# [Your goal]
Could you write out the opening lines of the data, word for word, stopping after the line that contains "return [start +"?
-- BEGIN Source data --
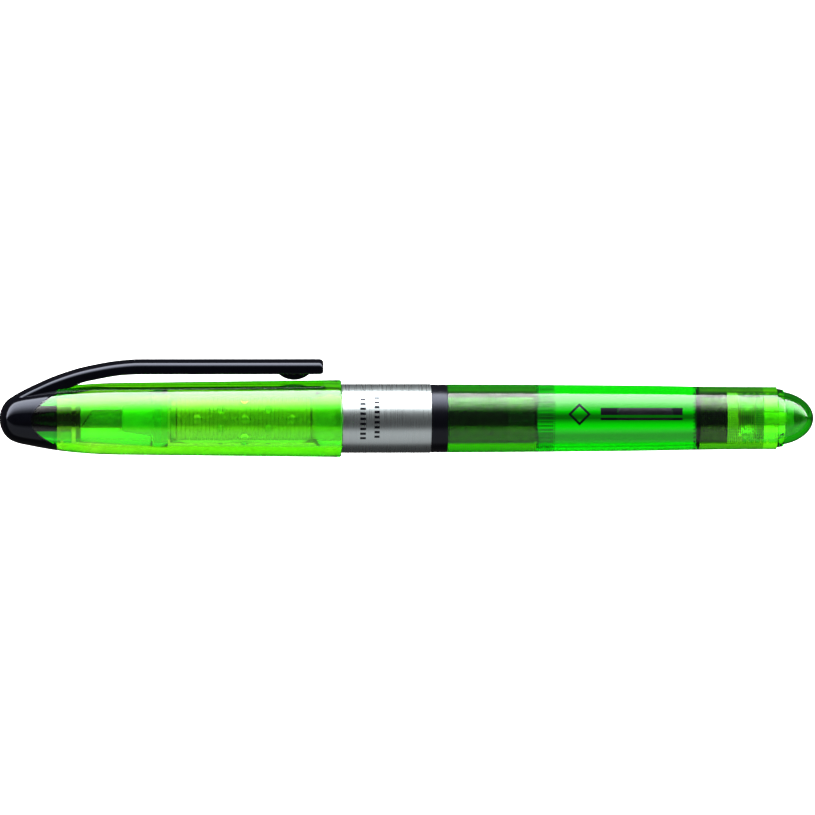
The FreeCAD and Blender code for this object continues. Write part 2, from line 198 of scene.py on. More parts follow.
def steps(start, end, size):
    """Evenly spaced values from start to end, about size apart."""
    count = max(1, round(abs(end - start) / size))
    return [start + (end - start) * i / count for i in range(count + 1)]


def hermite(x, start, end, start_slope, end_slope):
    """Height at x on the cubic between two points, each (x, height)."""
    span = end[0] - start[0]
    t = (x - start[0]) / span
    return ((2 * t ** 3 - 3 * t ** 2 + 1) * start[1] + (t ** 3 - 2 * t ** 2 + t) * span * start_slope
            + (3 * t ** 2 - 2 * t ** 3) * end[1] + (t ** 3 - t ** 2) * span * end_slope)


def slope_at(points, i):
    """Slope of a curve at its point i, from the points on both sides. It is level at its last point."""
    if i == len(points) - 1:
        return 0.0
    before, after = points[max(i - 1, 0)], points[i + 1]
    return (after[1] - before[1]) / (after[0] - before[0])


def smooth_line(points, x):
    """Height at x on a smooth curve through points, level before its first and past its last."""
    if x >= points[-1][0]:
        return points[-1][1]
    if x <= points[0][0]:
        return points[0][1]
    for i, (start, end) in enumerate(zip(points, points[1:])):
        if x <= end[0]:
            return hermite(x, start, end, slope_at(points, i), slope_at(points, i + 1))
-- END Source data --
# [Full response]
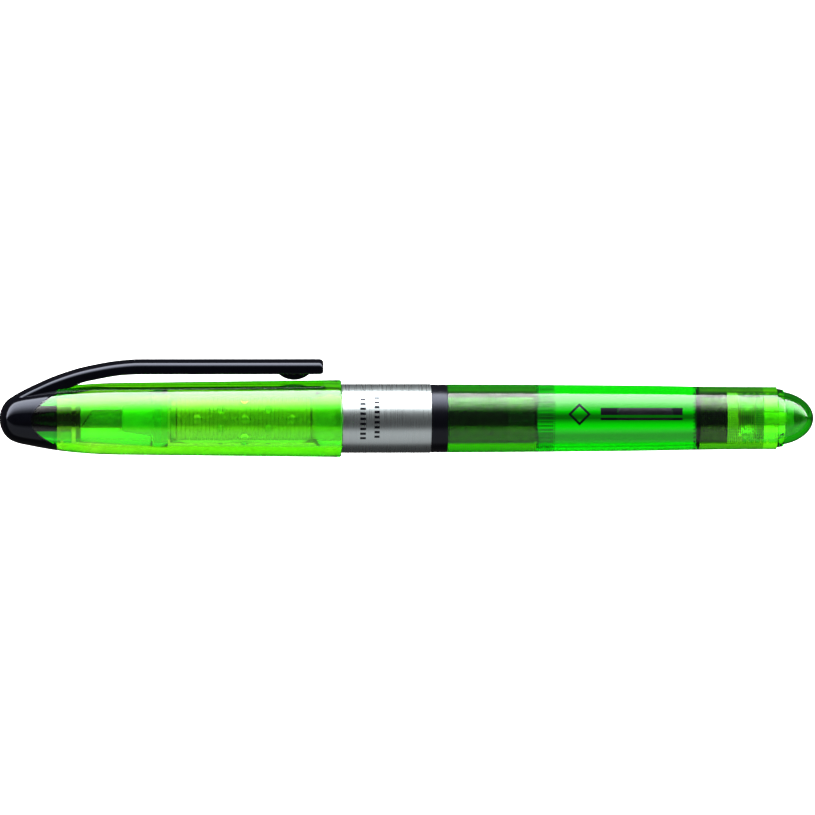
The FreeCAD and Blender code for this object continues. Write part 2, from line 198 of scene.py on. More parts follow.
def steps(start, end, size):
    """Evenly spaced values from start to end, about size apart."""
    count = max(1, round(abs(end - start) / size))
    return [start + (end - start) * i / count for i in range(count + 1)]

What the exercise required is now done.